Did you know that I’m a martyr? Because I am.

My five year old desperately wants to wear his ballet dance leggings today. After a lengthy and somewhat heated argument as to why I don’t think that is a good idea, he’s feeling fairly resigned about not getting to. A few minutes ago he was eating a little green jelly cup and asked me whether I was worried that he might spill that on his leggings and I concurred. I added that I was also concerned that he might run around and catch his leggings on something that would tear them. He nodded sagely, “Or I might catch on fire?”

Indeed.

Why am I having discussions about the potential perils that legging-clad five year olds face in the world at 11am on a Wednesday morning when I should be hunched over my computer screen scowling at code and he should be doing whatever it is he does at his preschool at 11am on Wednesday mornings? Because we are sick, that’s why. He seems perfectly fine outside of coughing up a lung every ten or so minutes but me, I woke up with the worst hangover I’ve ever had in my life and after a two hour nap I am fairly convinced that little tiny gnomes hid under my covers and beat on me with their gnome clubs the entire time I was sleeping. My whole body hurts. My eyelids hurt. My eyelashes hurt. My fingernails hurt.
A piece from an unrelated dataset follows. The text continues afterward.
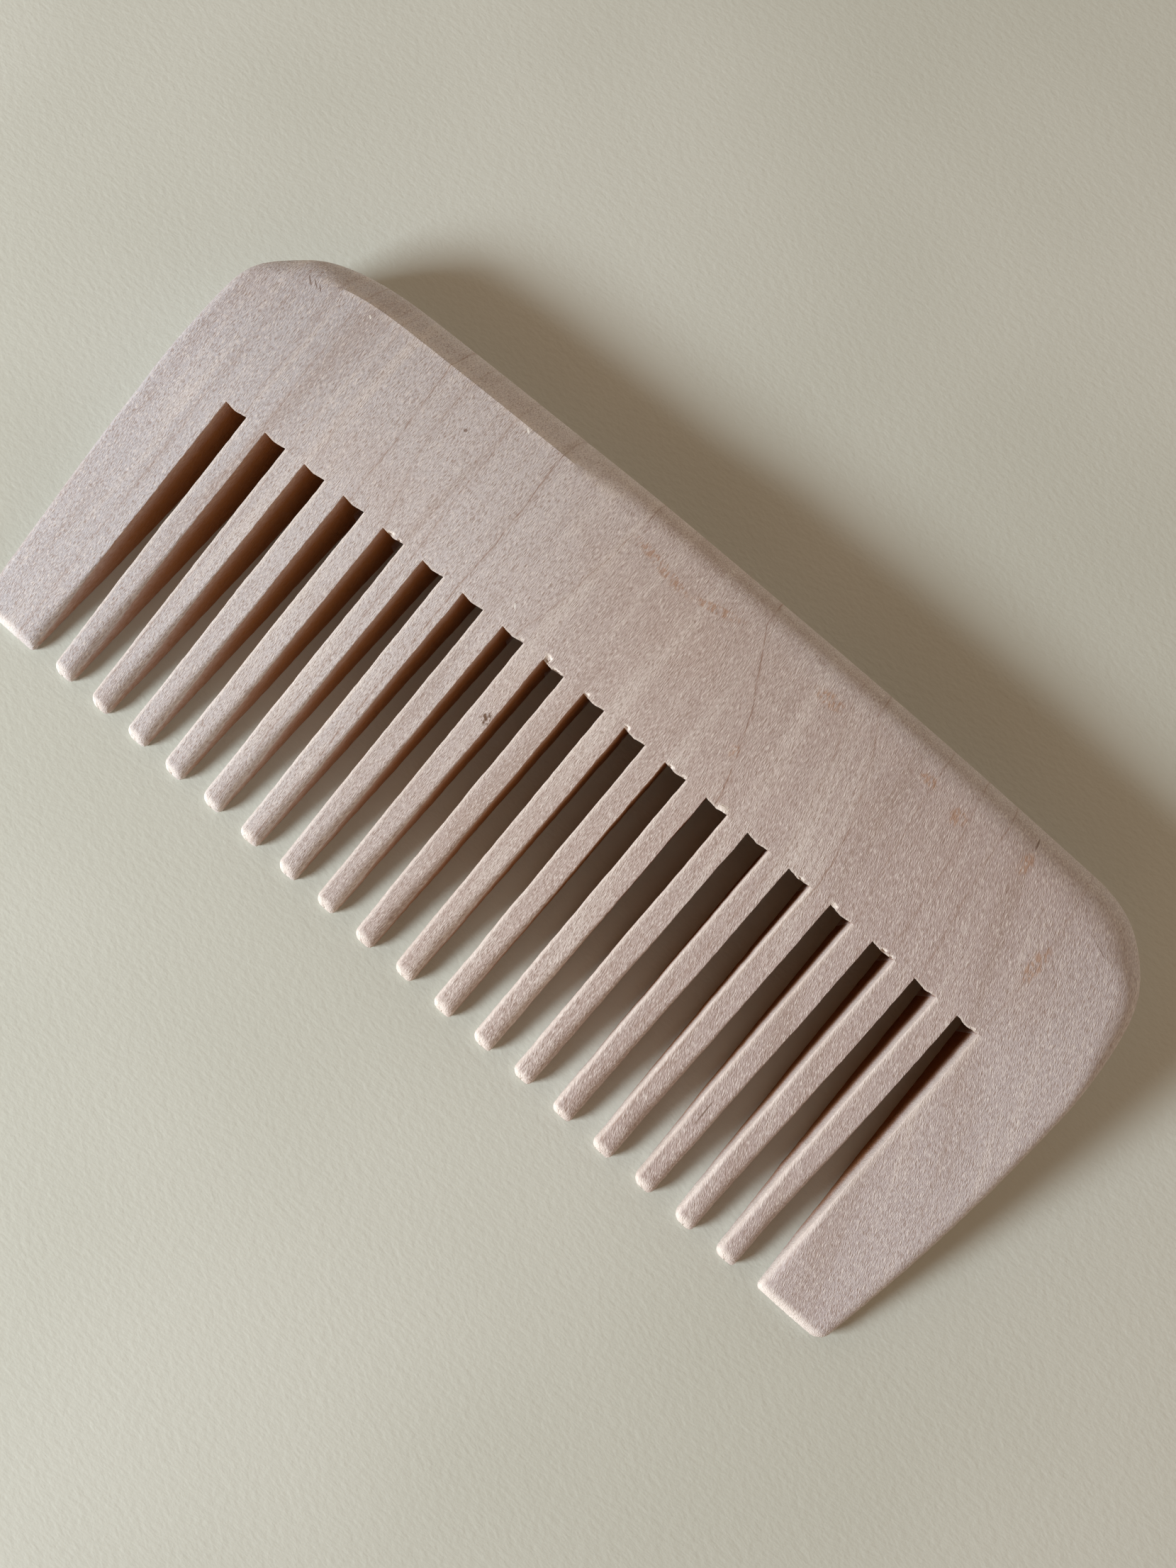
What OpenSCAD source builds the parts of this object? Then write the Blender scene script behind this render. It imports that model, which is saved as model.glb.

And I’m so cold! During my nap I couldn’t move because while the areas of my bed touching my body were relatively warm, the rest of my bed was composed of a sheet of ice. And when I climbed out of bed to go to the bathroom I immediately realized that some little hooligan had reset our thermostat from its usually moderate 68 degrees to a very unpleasant -10 degrees. It could be my sickness-inspired delirium, but I’m fairly certain I saw icicles hanging from the toilet.
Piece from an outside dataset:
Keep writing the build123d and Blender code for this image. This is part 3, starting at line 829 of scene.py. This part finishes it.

And now my five year old is back with more unreasonable demands, this time for a peanut butter and jelly sandwich because he’s hungry and it’s lunchtime. I managed to keep the whining out of my voice while asking if there was anything he could eat that didn’t require me getting out of bed, but neither of us could think of anything. So now I will go and brave sub-arctic conditions in my death-bed state because I am such a good mother.